Roma - Qualche giorno fa, al telefono con un amico, Berlusconi è stato piuttosto eloquente: «Sarà un periodo difficile, dovremmo trattare con i finiani su tutto». Parole che lasciavano intendere che almeno un ultimo tentativo per evitare di arrivare davvero alla guerra mondiale sarebbe stato fatto. Anche se, confidava nelle stesse ore il Cavaliere ad un altro interlocutore, «non pensino che sia ancora disposto ad accettare di essere cucinato a fuoco lento». Così, le diplomazie si sono rimesse al lavoro per cercare di capire quali siano i margini di manovra. Che in verità sembrano essere ancora stretti, nonostante in queste ore la confusione regni sovrana sia nel Pdl che nel Fli rendendo di difficile comprensione la reale strategia dei due contendenti. D’altra parte, arrivati a questo punto sia una tregua sia una rottura definitiva rischierebbero di portarsi dietro vittime illustri (i falchi nel primo caso, le colombe nel secondo) e così le versioni fornite da ministri, capigruppo e perfino seconde file sono le più disparate. Un esempio? Mentre da Palazzo Grazioli filtra chiaramente che si sta cercando di mettere mano al ddl sul processo breve La Russa fa sapere che il testo va votato così come approvato dal Senato. Cioè nella vecchia versione.
Insomma, quel che è certo è che la rottura tra Berlusconi e Fini è ormai insanabile. Che poi la ragion di Stato li possa costringere ad una breve tregua non è escluso. E la partita si gioca proprio sul processo breve, visto che se il ddl avesse il via libera il Cavaliere non dovrebbe preoccuparsi della prevedibile bocciatura del legittimo impedimento da parte della Consulta e dalla successiva sentenza (di condanna) per i processi Mills e Mediatrade. E i tempi sono stretti visto che il verdetto del tribunale è atteso per marzo. Anche per questo Berlusconi ha deciso di raccogliere i suggerimenti delle cosiddette colombe e dato il suo placet alla modifica del ddl, un segnale a Fini e pure ai finiani. In attesa di domenica, quando è in programma l’intervento dell’ex leader di An alla festa Tricolore di Mirabello. «Vediamo cosa dirà in quell’occasione», spiega ai suoi il premier. Consapevole che la partita è difficile ed andrà avanti ancora per settimane, con i due sfidanti a rimandare la palla nel campo avverso.

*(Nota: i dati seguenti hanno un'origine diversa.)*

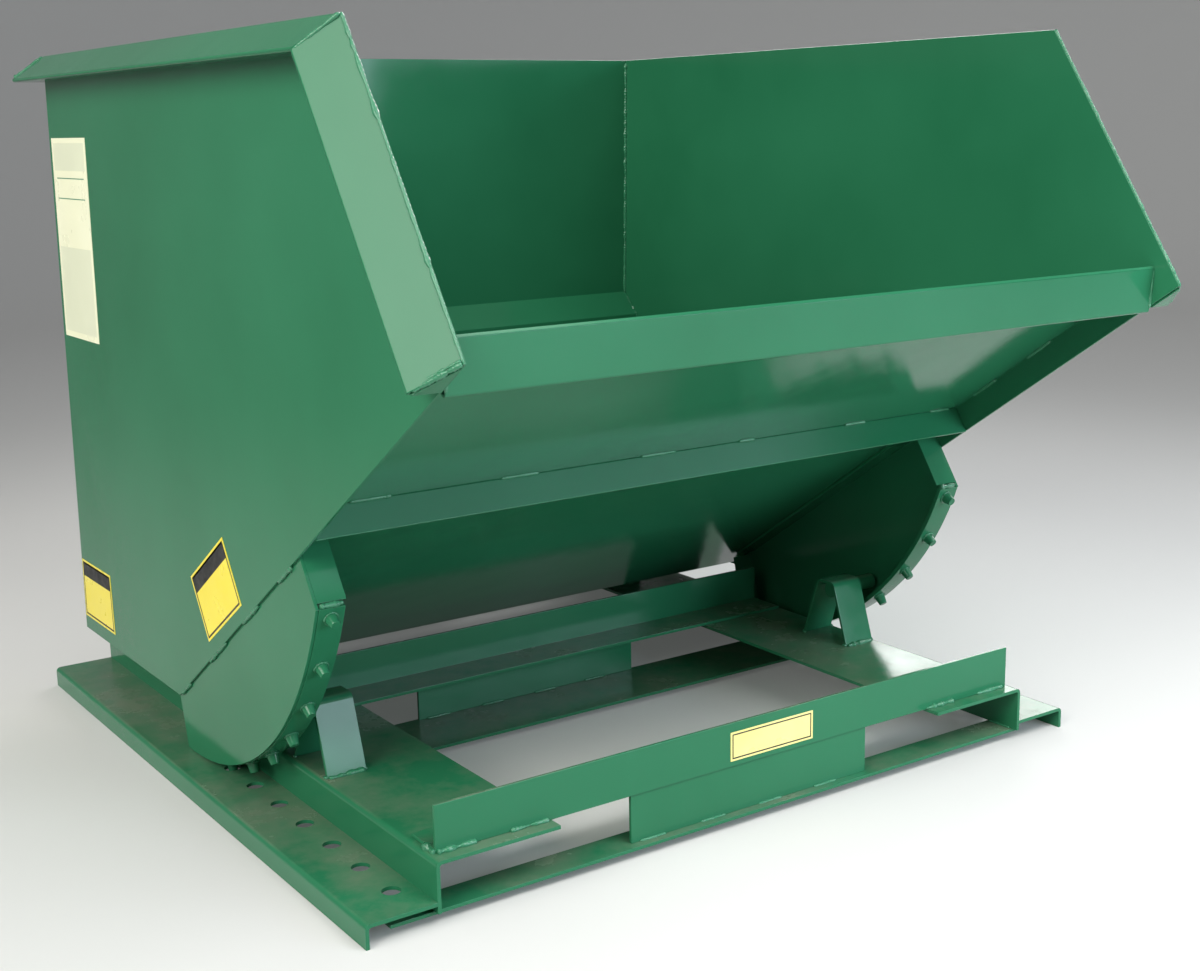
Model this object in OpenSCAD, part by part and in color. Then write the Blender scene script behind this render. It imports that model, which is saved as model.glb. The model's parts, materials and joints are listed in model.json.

D’altra parte, potendo scegliere l’ultima cosa che Fini farebbe è votare il processo breve e tirare fuori dalle beghe giudiziarie il Cavaliere. Cosa che ieri gli avrebbe confermato il leghista Cota durante un vertice a Palazzo Grazioli insieme a Bossi e Calderoli. Ma l’ex leader di An deve anche fare i conti con la sua pattuglia di deputati e senatori, visto che in molti gli hanno fatto capire di non essere disposti ad affossare il provvedimento per mettere sulla graticola Berlusconi. Insomma, il rischio è che da un braccio di ferro parlamentare sul ddl Fini ne esca ridimensionato nei numeri, l’ultima cosa che può permettersi dopo un’estate sotto i riflettori. Così, forse non è un caso che dai piani alti della presidenza della Camera si faccia filtrare che il Fli voterà «tutti e cinque i punti programmatici», quello sulla giustizia compreso. Tanto, è la subordinata, sul processo breve «sono altri ad avere riserve». Altri, ovviamente, sta per Napolitano con cui Fini gioca di sponda ormai da due anni. E proprio ieri il capo dello Stato ci ha tenuto a dire che la trattativa sul processo breve non lo riguarda con tanto di ironico riferimento al ddl intercettazioni. Un riferimento che il premier ha colto. Tanto da confidare ai suoi di non essere disposto sul processo breve ad assistere allo stesso «balletto» delle intercettazioni (che i finiani votarono all’ufficio di presidenza del Pdl e poi rimisero in discussione con la sponda del Quirinale). Anche se - a conferma che la strategia è quella dell’attesa - dal Pdl non c’è stato il minimo accenno critico verso il Colle.
Si andrà avanti così fino a domenica quando, ha detto Bossi, «vedremo cosa dirà Fini». E quando non è affatto escluso che si chiuda quella che un ministro ha ironicamente ribattezzato «settimana dell’amicizia». Non è un caso che Berlusconi non abbia messo da parte la strategia da «guerra nucleare». Tanto che la lettera sulla giustizia di Frattini a tutti i ministri degli Esteri dell’Ue è già sul tavolo del premier aggiornata e rivista. Ampio spazio alle intercettazioni e al processo breve.